QUEM NUNCA…
Tenho um apreço grande pela saudade, ela me faz companhia nos dias de solidão. Penso o que seria de nós sem as nossas memórias, sem as lembranças que nos foram caras e que estão guardadas nos achados de memória, que são revisitadas cada vez que a saudade chega. Tão bom quanto viver o real é se deleitar nas lembranças do que foi bom. Uma das coisas que gosto (acredito que mais gente também goste) é recordar ao som de boa música momentos que ficaram eternizados na memória. Ainda há quem tenha o atrevimento de dizer:
– Não se apaixone! – Que destempero.
Por sorte, sou rebelde e com uma tendência incontrolável em seguir meus instintos. Ainda bem. Agora, imagine uma situação hipotética, se paro em frente a uma vitrine, vejo um belíssimo par de sapatos ao lado daquela bolsa, que povoou meu imaginário por noites adentro, me tirando o sono e quando este vinha, era nos sonhos que eu continuava a pensar neles, como não me apaixonar? Como hei de chegar em casa e não lembrar dos sapatos e da bolsa que são perfeitos no look com o body de oncinha de uma alça só, calça marrom, super justa – que levei séculos para encontrar – e blazer caramelo. Peças que estão, a mais ou menos, umas duas semanas, guardadas no guarda-roupas esperando a ocasião certa para se “amostrarem”, para esbanjar a paixão pela qual fui tomada.

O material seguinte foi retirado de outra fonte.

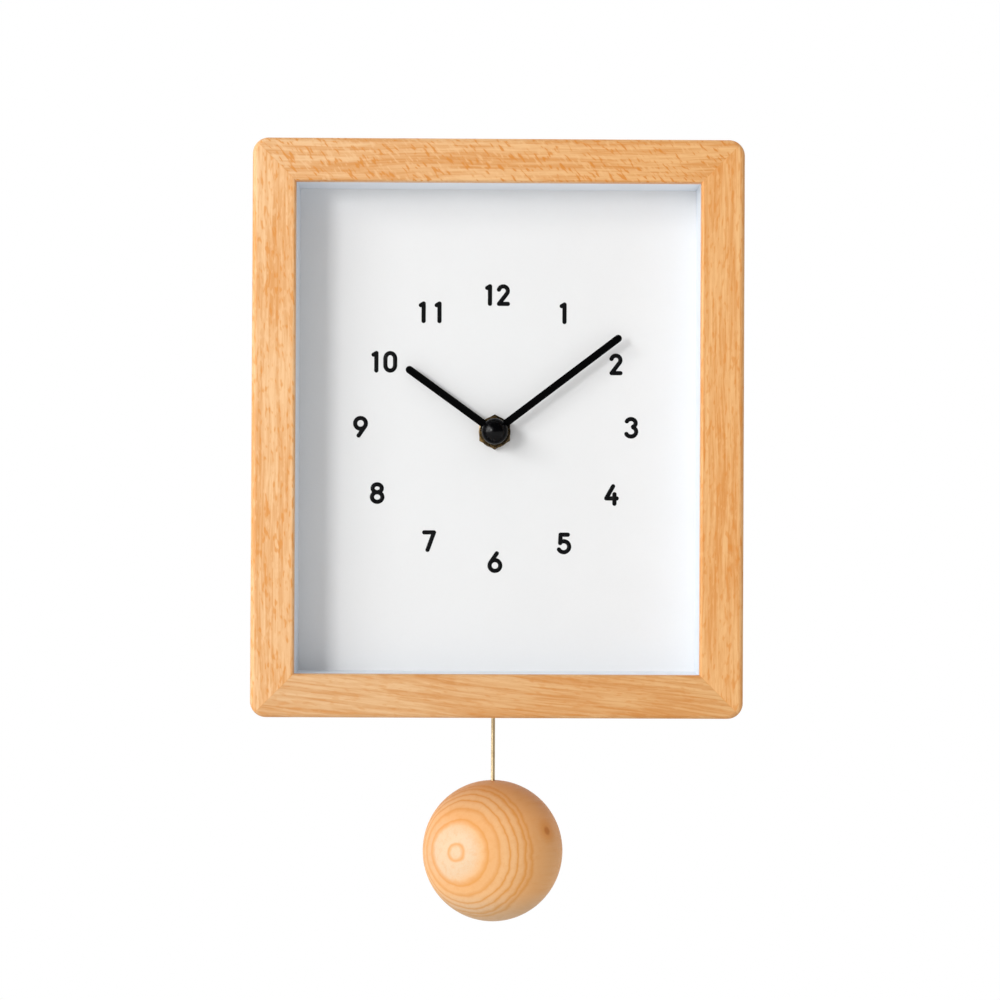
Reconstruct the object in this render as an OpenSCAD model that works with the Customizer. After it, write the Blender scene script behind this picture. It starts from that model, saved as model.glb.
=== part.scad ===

Loucura seria se eu não entrasse naquela loja, naquele instante, e não realizasse o casamento bígamo entre eu, o sapato e a bolsa, felizmente sou uma pessoa que mantem a mente aberta para relações livres e sem cargas de preconceito. Que somos seres errantes, isso sabemos que somos, desde os primeiros tempos, e daí? Cada um de nós, com seus sonhos e desejos, peculiares ou rotineiros, pecadores e humanos, acabamos por sucumbir, de uma forma ou de outra, em algum momento. Ah, isso não há como negar, principalmente quando somos tentados em nosso ponto fraco.
Essa danada paixão… A culpa é dela, que nos ilude com sensações maravilhosas. Transporta-nos, a paixão, para um estado de dormência e alívio das dores da alma, revigorando nosso ser a cada vez que nos apaixonamos por alguém, pelo bichinho de estimação do vizinho, pelo vestido na vitrine- que custa três vezes mais que o salário que ganhamos ou mesmo pela caneca de café do nosso colega de trabalho, da mesa ao lado.
Todas as vezes que nos apaixonamos entramos no estado de transe, provocados por doses maravilhosas de dopamina, nos proporcionando sensações de alivio, prazer e bem-estar; euforia, desejo, tremores e rubores. Um coquetel delicioso de sentimentos que nos rejuvenesce e nos torna mais ativos e vivos.
Essas foram, exatamente, as sensações que tive ao ver o par de sapatos e a bolsa naquela vitrine… rolou uma química, a química da paixão. Não tenho dúvidas, foi amor à primeira vista. (In)felizmente descobri que sou louca, isso mesmo, fui forte o bastante para não sucumbir ao meu desejo profano do consumismo…
Por hora, vou me apaixonando pelos silêncios e ausências, pelas faltas e perdas, ressignificando a paixão e lembranças pelos novos e velhos amores. Construindo olhares e tendências sobre as novas formas de amar e se apaixonar. É isso, quem nunca se apaixonou é doido ou não bate bem da cabeça, não sabe o que está perdendo. E tenho dito!